Her voice grew more strident with the force of the song, but she did not strain; rather, she grew loud, so loud in fact that Latifo could no longer hear himself protesting to her, only feel himself calling to her, feel his own voice vibrating within his chest, his lips making the words, asking for another chance, another day, another minute.

The music reached its peak. The woman, rapt in the act of making a perfect gesture, flushed with exuberance and gave a high note, born on the last breath she would need to take. That note sailed high upon the skies and it tore down the buildings, it unmade the earth, it sent all the little souls back to their maker.

Based on your own experience and success, what are the “Five Things You Need To Write Compelling Science Fiction and Fantasy Stories?” If you can, please share a story or example for each.

  1. Finish the first draft. As Anne Lamott says, “Nobody reads your first draft.” In other words, don’t let anyone read it. That way you can write the stupid thing and get it done without freaking out. Because you have to have a finished something, even if it’s a crappy mess, to move on to the next stage and eventually complete your book. There’s an infinite amount of difference between the writer who’s “still working” on that first draft and the writer who has seventeen more drafts to go. The first is hampered by insecurity, and the second just has a lot of work to do!
  2. Know the three ways your book can excel. It can excel in ideas, characters or plot. Any book worth its salt should probably excel in two of those ways and it’ll be a great experience for the reader.

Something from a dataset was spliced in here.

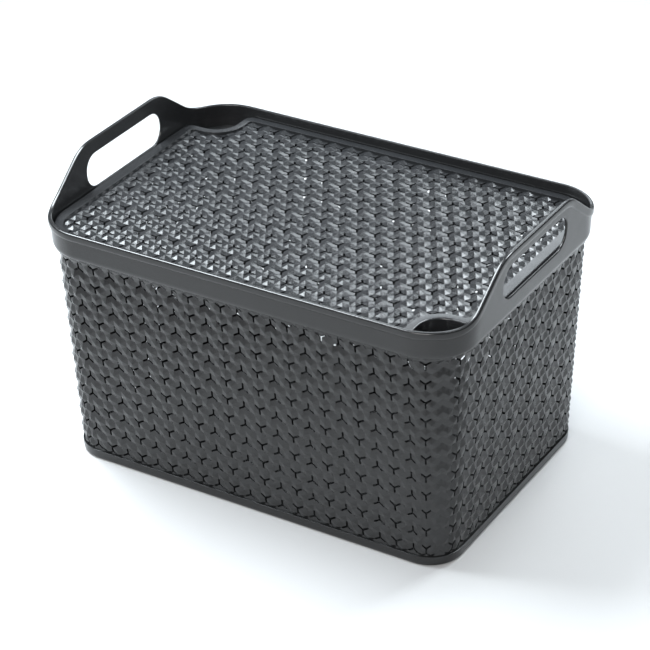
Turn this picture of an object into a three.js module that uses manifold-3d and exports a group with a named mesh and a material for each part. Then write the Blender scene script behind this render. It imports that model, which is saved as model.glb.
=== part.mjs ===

Get all three and you’ve got a “Dune” on your hands. If your book just has one, it’ll be a lot harder to stand out from the crowd and win an audience.
  3. Have favorite books and know what you like about them. If you don’t have a favorite book, if you don’t love reading, why are you writing? Ok, for money. Fine…you still need to know how the best-selling authors succeeded as writers. You can take a course or watch a YouTube video on “writer’s essentials,” but if you really want to internalize good writing habits, you’ll have to do more than just check things off a list. You have to write your book in a way that makes you love it, and to do that, you’ll need to know what you love.
  4. Notice something in the world that you love and hate and put it in your creation. George Orwell came up with his most famous book, 1984, by moving the numbers in the year 1948. It seems like a book about a nightmarish future, but it’s actually about the world he was living in at the time, just disguised and exaggerated. I did the same thing for Motherless Child: Noticed some things about my world like corporate culture, the definitive split between races in America, radical climate events, and I took them to the extreme for my world. You can do this in Fantasy too, creating a conflict between imaginary tribes of creatures or having characters vie against forces seemingly beyond their control…sound familiar?
  5. Know how to parse feedback. Just because someone put your book down at page 3 doesn’t mean your book is bad. Just because someone said your book is brilliant doesn’t mean it will be a bestseller. Just because an editor or creative writing teacher told you your ideas are feeble doesn’t mean you should give up. As a general rule of thumb, I’d suggest that if everyone says something different about your book, that can tell you who likes it and where you should be putting your energy as a writer and a marketer. If everyone says the same thing about your book, then what they’re saying is probably true, no matter how hurtful it is, and you’ll need to take a hard look at yourself to see why you’re not seeing it too. Ultimately, learning what to do with suggestions, deciding which ones are valid for you, and which ones are just plain valid, is one of the most valuable skills you can develop as a writer in a world which doesn’t care about your process, only what you can do for them today.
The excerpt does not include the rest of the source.